● WORKING DATA
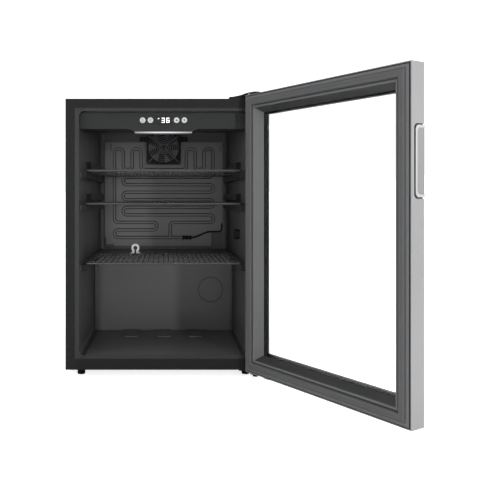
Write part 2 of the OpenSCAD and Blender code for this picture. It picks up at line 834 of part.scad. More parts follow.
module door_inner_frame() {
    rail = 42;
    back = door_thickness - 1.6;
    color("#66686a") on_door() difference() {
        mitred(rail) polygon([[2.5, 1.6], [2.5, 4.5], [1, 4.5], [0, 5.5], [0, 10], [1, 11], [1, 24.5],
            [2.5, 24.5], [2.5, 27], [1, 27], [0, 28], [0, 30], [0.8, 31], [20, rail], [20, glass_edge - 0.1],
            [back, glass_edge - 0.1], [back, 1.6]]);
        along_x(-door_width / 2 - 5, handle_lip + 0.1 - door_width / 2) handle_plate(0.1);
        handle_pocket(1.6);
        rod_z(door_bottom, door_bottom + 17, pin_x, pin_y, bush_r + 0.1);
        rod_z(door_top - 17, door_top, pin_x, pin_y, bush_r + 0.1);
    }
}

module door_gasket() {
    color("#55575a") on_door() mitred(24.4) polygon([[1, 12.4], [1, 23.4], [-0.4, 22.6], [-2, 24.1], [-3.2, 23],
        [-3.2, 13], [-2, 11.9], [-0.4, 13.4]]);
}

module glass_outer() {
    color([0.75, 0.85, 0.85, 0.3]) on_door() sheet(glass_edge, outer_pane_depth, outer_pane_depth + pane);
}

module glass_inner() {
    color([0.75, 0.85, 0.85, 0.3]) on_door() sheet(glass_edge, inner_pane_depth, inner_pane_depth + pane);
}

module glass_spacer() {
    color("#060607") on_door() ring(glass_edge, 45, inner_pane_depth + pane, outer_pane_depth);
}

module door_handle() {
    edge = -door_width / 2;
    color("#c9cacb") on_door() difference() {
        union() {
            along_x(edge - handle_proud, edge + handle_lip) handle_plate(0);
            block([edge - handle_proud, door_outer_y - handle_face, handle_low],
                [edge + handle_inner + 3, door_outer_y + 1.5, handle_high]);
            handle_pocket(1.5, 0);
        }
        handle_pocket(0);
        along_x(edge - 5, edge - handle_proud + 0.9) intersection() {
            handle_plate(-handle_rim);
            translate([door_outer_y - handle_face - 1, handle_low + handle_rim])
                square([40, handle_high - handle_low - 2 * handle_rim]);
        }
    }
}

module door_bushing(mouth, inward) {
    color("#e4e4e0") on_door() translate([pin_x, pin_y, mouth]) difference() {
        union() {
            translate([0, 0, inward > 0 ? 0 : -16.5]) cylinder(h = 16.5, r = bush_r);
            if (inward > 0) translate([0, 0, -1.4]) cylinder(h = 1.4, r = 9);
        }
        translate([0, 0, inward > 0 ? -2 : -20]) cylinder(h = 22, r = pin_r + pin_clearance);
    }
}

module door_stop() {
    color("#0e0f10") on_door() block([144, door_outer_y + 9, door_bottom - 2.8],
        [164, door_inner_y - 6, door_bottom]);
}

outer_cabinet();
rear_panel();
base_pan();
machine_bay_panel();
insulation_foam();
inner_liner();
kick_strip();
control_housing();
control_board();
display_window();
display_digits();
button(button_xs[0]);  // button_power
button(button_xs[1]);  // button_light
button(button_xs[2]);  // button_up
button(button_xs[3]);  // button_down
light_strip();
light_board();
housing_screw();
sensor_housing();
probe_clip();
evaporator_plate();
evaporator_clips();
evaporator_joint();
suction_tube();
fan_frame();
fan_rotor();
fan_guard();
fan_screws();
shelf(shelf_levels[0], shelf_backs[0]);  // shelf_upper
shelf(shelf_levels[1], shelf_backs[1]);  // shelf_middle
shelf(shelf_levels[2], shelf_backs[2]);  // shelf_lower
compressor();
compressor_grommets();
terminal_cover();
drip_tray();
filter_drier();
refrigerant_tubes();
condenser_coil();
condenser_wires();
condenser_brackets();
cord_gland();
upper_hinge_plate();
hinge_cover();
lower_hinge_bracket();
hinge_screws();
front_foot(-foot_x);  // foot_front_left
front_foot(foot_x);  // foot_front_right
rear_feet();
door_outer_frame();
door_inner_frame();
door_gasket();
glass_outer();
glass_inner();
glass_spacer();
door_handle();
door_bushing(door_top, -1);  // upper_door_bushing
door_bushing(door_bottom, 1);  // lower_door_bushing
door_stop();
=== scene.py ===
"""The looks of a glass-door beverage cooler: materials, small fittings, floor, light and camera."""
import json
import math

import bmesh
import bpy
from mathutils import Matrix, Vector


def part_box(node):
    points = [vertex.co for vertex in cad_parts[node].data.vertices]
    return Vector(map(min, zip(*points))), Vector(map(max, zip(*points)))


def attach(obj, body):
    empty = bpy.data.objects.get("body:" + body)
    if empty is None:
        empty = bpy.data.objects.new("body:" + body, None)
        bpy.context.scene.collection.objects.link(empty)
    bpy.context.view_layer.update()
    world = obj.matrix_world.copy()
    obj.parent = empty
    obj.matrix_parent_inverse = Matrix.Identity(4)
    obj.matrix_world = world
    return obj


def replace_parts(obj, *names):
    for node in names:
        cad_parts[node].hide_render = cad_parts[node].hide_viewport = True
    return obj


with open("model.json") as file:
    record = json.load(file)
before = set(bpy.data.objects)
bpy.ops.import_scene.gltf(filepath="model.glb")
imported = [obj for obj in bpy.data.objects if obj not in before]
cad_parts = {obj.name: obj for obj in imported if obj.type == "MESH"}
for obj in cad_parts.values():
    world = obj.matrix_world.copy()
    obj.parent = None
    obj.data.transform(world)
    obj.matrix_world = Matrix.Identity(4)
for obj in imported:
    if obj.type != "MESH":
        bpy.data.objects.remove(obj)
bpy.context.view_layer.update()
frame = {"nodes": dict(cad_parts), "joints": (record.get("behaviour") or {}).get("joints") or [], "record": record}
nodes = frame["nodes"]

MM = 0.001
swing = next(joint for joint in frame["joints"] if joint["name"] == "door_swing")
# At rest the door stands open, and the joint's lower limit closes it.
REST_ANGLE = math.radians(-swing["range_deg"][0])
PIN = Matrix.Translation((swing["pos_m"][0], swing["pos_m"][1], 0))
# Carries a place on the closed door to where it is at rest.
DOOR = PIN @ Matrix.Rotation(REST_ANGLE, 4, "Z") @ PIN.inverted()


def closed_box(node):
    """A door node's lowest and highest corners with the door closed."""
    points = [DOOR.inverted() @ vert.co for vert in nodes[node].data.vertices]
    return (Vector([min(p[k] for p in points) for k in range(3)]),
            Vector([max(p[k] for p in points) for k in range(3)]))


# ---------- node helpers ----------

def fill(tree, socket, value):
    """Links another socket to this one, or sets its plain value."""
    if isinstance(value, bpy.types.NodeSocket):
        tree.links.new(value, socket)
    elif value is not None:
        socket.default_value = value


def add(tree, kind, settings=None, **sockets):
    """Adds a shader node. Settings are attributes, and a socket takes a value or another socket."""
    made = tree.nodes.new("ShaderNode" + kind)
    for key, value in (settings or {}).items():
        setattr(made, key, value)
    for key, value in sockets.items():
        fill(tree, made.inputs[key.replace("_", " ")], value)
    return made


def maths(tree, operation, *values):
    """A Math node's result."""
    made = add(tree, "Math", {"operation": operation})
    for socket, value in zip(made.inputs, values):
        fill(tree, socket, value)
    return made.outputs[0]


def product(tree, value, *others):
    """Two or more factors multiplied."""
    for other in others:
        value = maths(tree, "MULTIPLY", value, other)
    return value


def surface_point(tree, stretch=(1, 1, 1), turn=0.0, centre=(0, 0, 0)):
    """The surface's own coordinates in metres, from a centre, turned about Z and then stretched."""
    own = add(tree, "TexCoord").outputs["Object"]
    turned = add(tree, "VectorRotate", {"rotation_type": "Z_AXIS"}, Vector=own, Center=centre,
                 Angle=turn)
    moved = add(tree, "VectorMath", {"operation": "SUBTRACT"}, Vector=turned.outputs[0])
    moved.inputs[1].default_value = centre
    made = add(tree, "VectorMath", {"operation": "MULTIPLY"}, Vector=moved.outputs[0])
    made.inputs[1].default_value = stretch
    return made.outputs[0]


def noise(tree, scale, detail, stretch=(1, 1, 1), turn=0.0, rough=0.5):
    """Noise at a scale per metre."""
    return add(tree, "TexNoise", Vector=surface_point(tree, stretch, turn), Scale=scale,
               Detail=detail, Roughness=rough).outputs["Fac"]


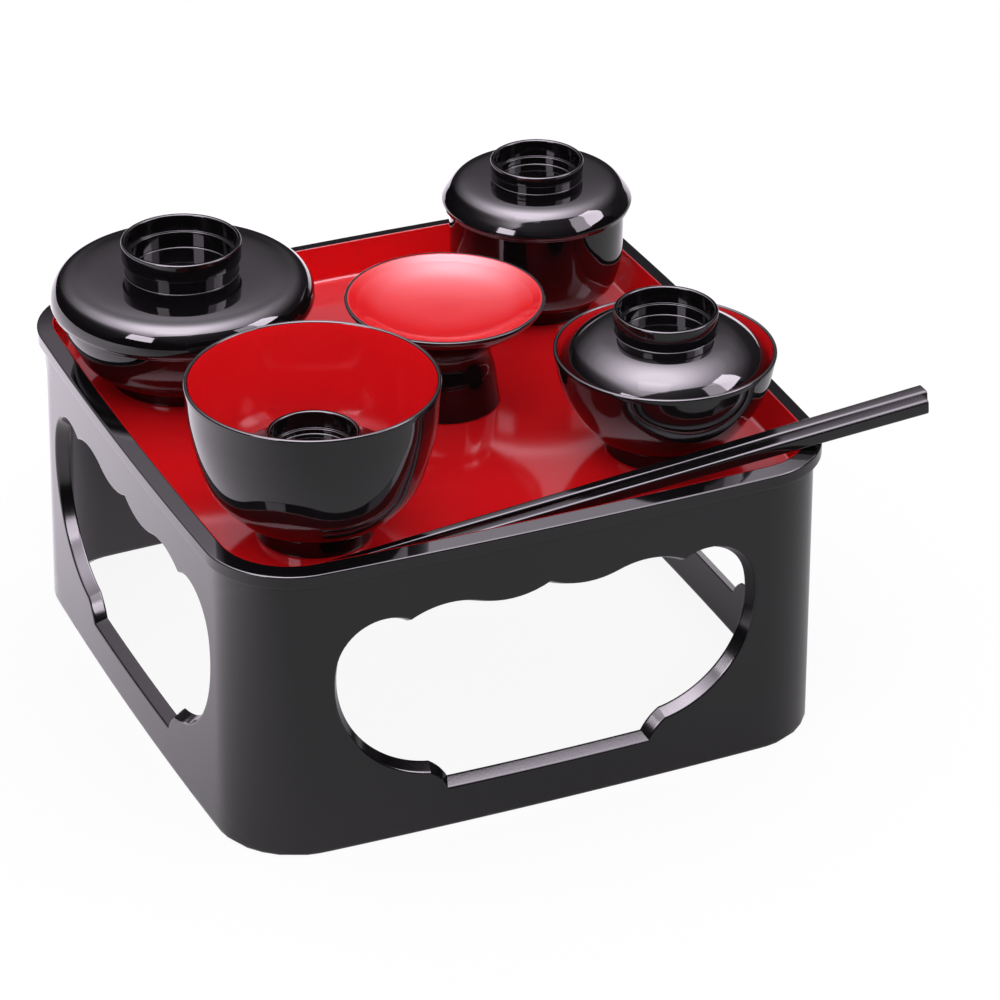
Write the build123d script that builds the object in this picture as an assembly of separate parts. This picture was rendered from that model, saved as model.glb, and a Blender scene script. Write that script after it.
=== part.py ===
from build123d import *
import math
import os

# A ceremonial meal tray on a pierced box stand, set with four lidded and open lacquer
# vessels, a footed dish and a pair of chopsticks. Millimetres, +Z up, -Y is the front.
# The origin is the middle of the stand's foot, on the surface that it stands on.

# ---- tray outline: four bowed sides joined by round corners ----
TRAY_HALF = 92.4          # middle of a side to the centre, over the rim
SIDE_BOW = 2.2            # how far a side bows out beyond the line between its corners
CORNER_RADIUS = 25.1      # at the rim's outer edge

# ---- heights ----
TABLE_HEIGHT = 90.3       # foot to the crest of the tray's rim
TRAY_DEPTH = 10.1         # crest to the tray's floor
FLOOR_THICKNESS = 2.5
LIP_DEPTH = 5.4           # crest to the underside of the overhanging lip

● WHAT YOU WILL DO
Output the lines of the records above exactly as they appear, from the line containing "Write the build123d" through the line containing "# The origin".

● SOLUTION
Write the build123d script that builds the object in this picture as an assembly of separate parts. This picture was rendered from that model, saved as model.glb, and a Blender scene script. Write that script after it.
=== part.py ===
from build123d import *
import math
import os

# A ceremonial meal tray on a pierced box stand, set with four lidded and open lacquer
# vessels, a footed dish and a pair of chopsticks. Millimetres, +Z up, -Y is the front.
# The origin is the middle of the stand's foot, on the surface that it stands on.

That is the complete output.